The Most Important Environmental Law Case

I recently received a poll asking me what I thought was the most important environmental case that ever came out of the United States Supreme Court. About thirty cases were listed, but my pick wasn’t anywhere among them.  My write-in vote?   Bush v. Gore.


You remember the Bush case. It was about that pesky election in 2000 where we just couldn't make up our minds.  The country was learning that more than just the weather can get hot in Florida. Eventually, the Supreme Court came to the rescue and found, by a 5-4 vote, that enough of that silly counting had been done, and that Mr. Gore had missed it by just that much (actually it was by .0092%).


As is the winner's prerogative, the new president and empowered Congress began to apply Republican ideals to environmental regulation. Not surprisingly, the beneficiaries of this action were environmental interest groups, who did not find it difficult to argue that Republican politics were isolationist, dangerous and destructive. For eight years, George W. Bush, and a Republican Congress, would swell the ranks of environmental groups across the country. All because of one vote from Robstown, Texas.

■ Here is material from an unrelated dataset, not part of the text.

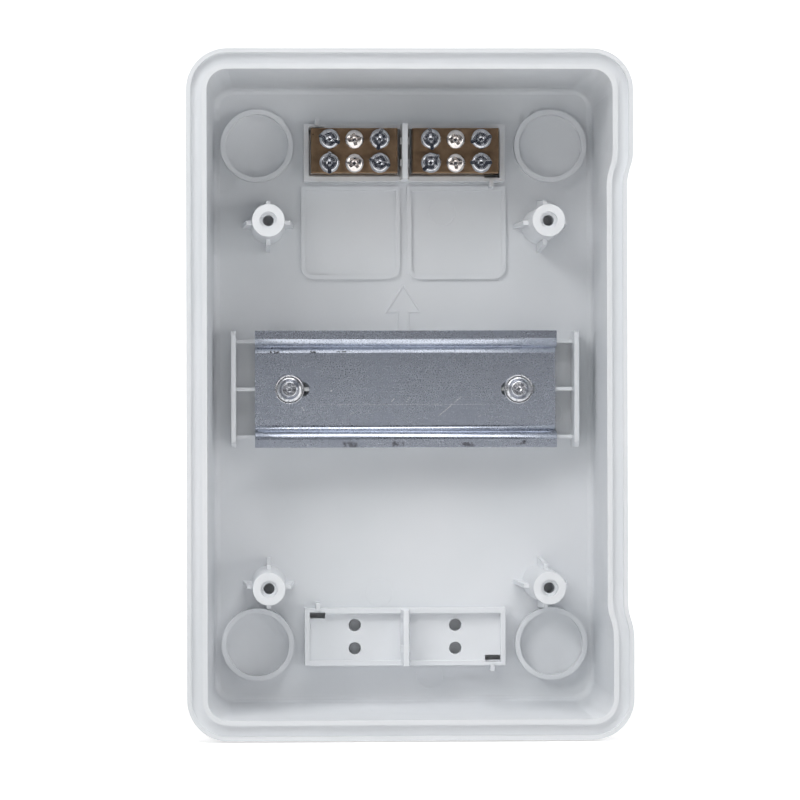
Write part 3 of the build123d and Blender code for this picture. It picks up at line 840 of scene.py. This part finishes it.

But the importance of Bush v. Gore didn’t just rest with an increase in environmental group participation. After all, that phenomenon has displayed itself during every Republican administration since Ronald Reagan.

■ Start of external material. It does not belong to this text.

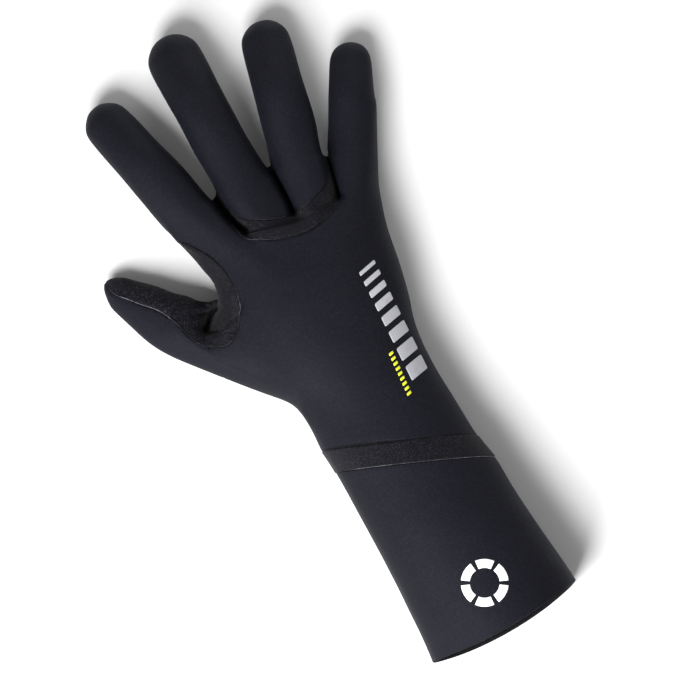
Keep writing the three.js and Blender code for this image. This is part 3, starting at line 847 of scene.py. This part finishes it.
# Sizes in the cloth, in millimetres
PUCKER_LENGTH = 3.6
STITCH_LENGTH = 2.1
STITCH_ROW = 1.5
LOOP_WIDTH = 0.62
LOOP_HEIGHT = 0.5
YARN_WIDTH = 0.4
YARN_LENGTH = 0.8


def seam_marks(n):
    """Puckers square to the seams, a row of stitch dimples beside them, and the distance to the seam."""
    seam = n.attribute("seam")
    gap, run = n.split(seam)
    close = n.spread(gap, 0.0, 6.0, 1.0, 0.0)
    wander = n.times(n.noise(seam, 0.35, 1), 5.0)
    pucker = n.math("SINE", n.plus(n.times(run, 2 * math.pi / PUCKER_LENGTH), wander))
    pucker = n.times(pucker, n.times(close, close))
    row = n.spread(n.math("ABSOLUTE", n.less(gap, STITCH_ROW)), 0.1, 0.5, 1.0, 0.0)
    stitch = n.times(n.spread(n.wave(run, STITCH_LENGTH), 0.1, 0.8), row)
    return pucker, stitch, gap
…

No, the real importance of Bush v. Gore was that it put Al Gore out of a job. 

Just think about it.  Eight years as vice-president -- prime of life -- more than half the country voted for him and then . . . poof . . . gone.

Outward appearances were that Mr. Gore sat around for a while and then began to work up an idea that would later be know as “An Inconvenient Truth.” Had Mr. Gore prevailed in the election, he would have spent eight years of fits and starts trying to get Republicans in Congress to consider that global warming might exist. Maybe he would have been able to advance an environmental agenda . . . but I doubt it. At least until the mid-term election of 2006, he would have been lucky to sign a bill that had the word “environment” in it. But it doesn’t really matter because, in the end, he lost.

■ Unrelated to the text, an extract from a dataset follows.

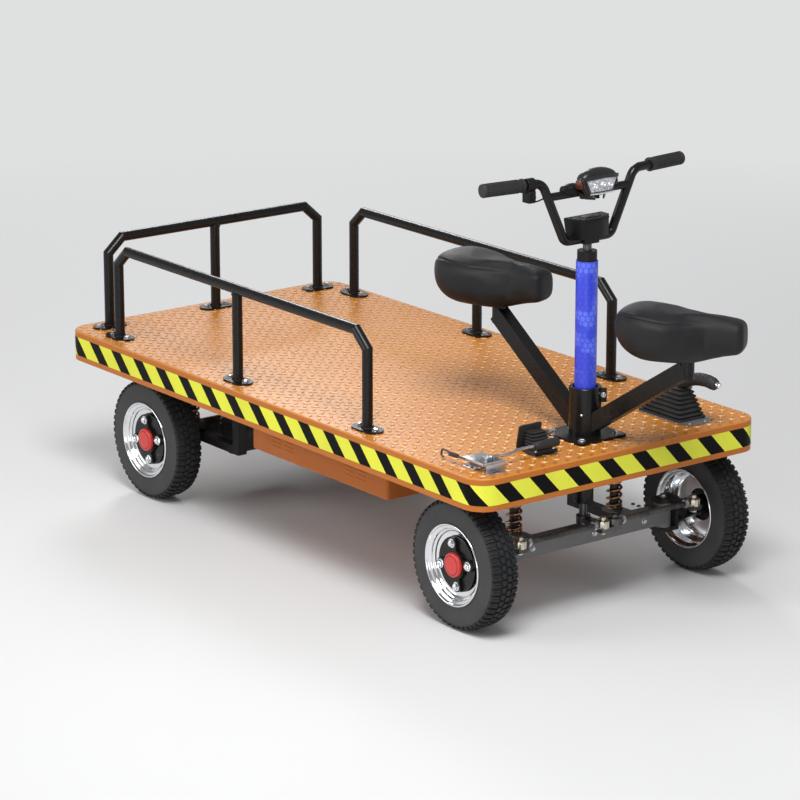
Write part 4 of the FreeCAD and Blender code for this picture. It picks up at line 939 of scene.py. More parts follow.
def lamp_ring(z, steps=48):
    """The dome's outline at a level z from -1 to 1: a rounded box |x/a|^n + |y/b|^n = 1 that
    narrows downward and closes over the top as a dome."""
    lift = np.sqrt(np.clip(1 - np.clip((z - 0.1) / 0.9, 0, 1) ** 2.4, 0.0, 1))
    low = 1 - 0.42 * np.clip((0.25 - z) / 1.25, 0, 1) ** 1.2
    half = LAMP_HALF[:2] * lift * low
    angle = np.linspace(0, 2 * np.pi, steps, endpoint=False)
    flat = power(np.stack([np.cos(angle), np.sin(angle)], axis=1), 2 / 3.2) * half
    flat[:, 0] += LAMP_HALF[0] * (0.1 * z * lift - 0.05)
    return np.column_stack([flat, np.full(steps, z * LAMP_HALF[2])])


levels = np.array([-1, -0.97, -0.9, -0.7, -0.45, -0.2, 0.05, 0.25, 0.42, 0.55, 0.68, 0.79, 0.88,
                   0.94, 0.975, 0.993])
dome_rings = np.array([lamp_ring(level) for level in levels])
dome_shape = capped(dome_rings + lamp_middle)
brow = np.linspace(-1, 1, 15)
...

So eight years sooner than would otherwise be the case, we get “An Inconvenient Truth.”


I make this observation because the history of environmental regulation in the United States has been substantially aided by events that raised public fear levels: Cuyahoga River Fire, Three Mile Island, Chernobyl, Bhopal and Exxon Valdez , for example. When these kinds of events happen, the public reacts and when the (voting) public reacts, politicians tend to listen. That’s what “An Inconvenient Truth” did -- it scared a lot of people. In one fell swoop, the debate over the scientific basis for global warming was essentially over. Right or wrong, it was over and all that was left was to pass a law to do something about it.
 

The timing couldn’t have been better. Barack Obama is elected, successfully bypasses any serious debate on global warming, and, in six months, goes straight to a cap-and-trade proposal. I would suggest that this would not have been possible without the heavy lifting having already been done by the movie.


Further, I think that "An Inconvenient Truth" will be a catalyst for change in multiple areas of environmental regulation. Obviously air regulation, CO2 emissions and global warming are directly affected, but concerns about water, hazardous waste releases and natural resource destruction will also be impacted. It was, after all, a very scary movie. Not in the Freddy Krueger sort of way but more in that Indiana-Jones, Arc-of-the-Covenant, flesh-melting-because-you’ve-loosed-the-demons-of-hell sort of way.


Certainly it can be said that many Supreme Court cases have resulted in important environmental decrees on one topic or another.  But Bush v. Gore, rather than deciding a particular point of environmental law, started the chain of events that led to a major change in environmental activism.  Now that is a significant environmental law case.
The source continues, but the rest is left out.